Frequently Asked Questions

What factors affect insurance premiums the most?+
For auto: driving record, age, credit-based insurance score, vehicle type, coverage limits, and deductibles. For home: location (fire protection class, weather exposure), construction type, age, replacement cost, claims history, credit score, and deductibles. For commercial: industry class, revenue/payroll, claims history, experience mod, and coverage limits. Claims history and credit score are the two factors most consumers do not realize have such a large impact.
Why does credit score affect insurance premiums?+
Actuarial data consistently shows a correlation between credit-based insurance scores and claims frequency. Consumers with lower credit scores statistically file more claims than those with higher scores. Carriers use insurance-specific credit scores (different from lending scores) as one of many rating factors. Not all states allow credit scoring for insurance — California, Hawaii, and Massachusetts prohibit it for auto.
Why can two similar homes have very different insurance premiums?+
Multiple factors create pricing differences: different fire protection classes (distance from fire hydrant and fire station), different construction types (frame vs masonry), different roof ages, different claims histories on the CLUE report, different credit scores, different coverage amounts and deductibles, and different carriers with different rate structures.
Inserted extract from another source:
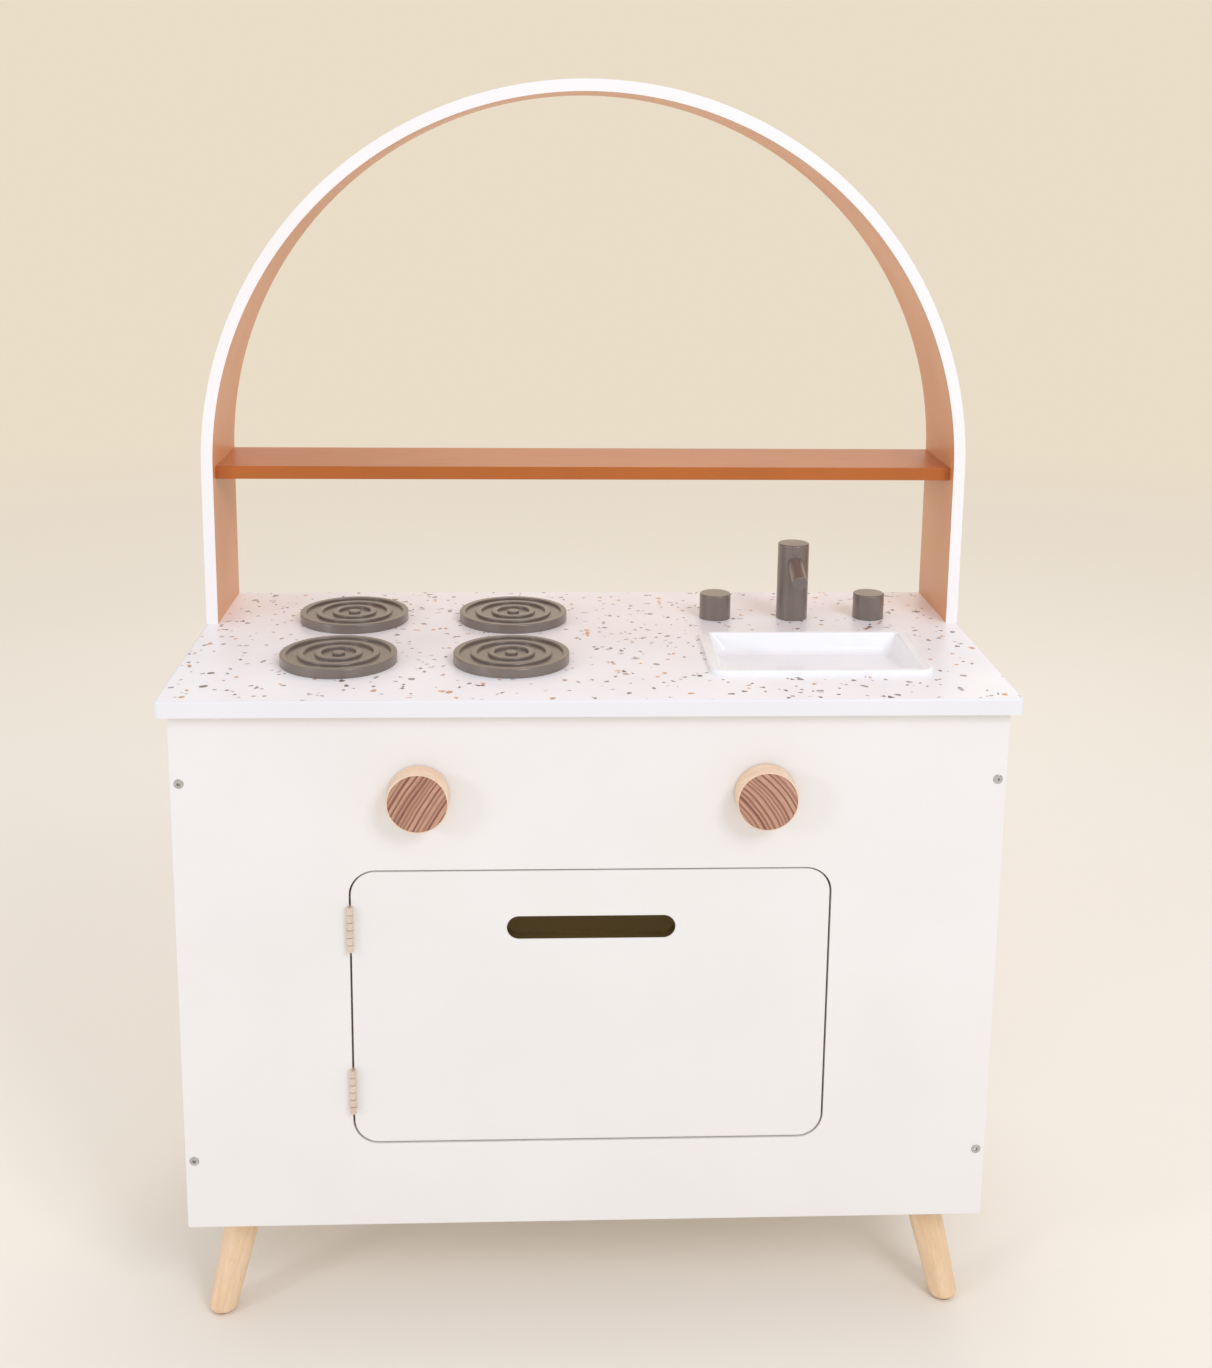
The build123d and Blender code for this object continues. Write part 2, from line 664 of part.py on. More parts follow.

Two homes on the same street can have 30-50% premium differences.
How do carriers decide which tier to place me in?+
Most carriers have multiple rating tiers or companies within their group: preferred (best rates for clean risks), standard (average risks), and non-standard (higher risk). Your tier is determined by a combination of factors: claims history, credit score, driving record, coverage history (gaps in coverage hurt), and the specific risk characteristics. Moving from standard to preferred tier can save 20-30% on premium.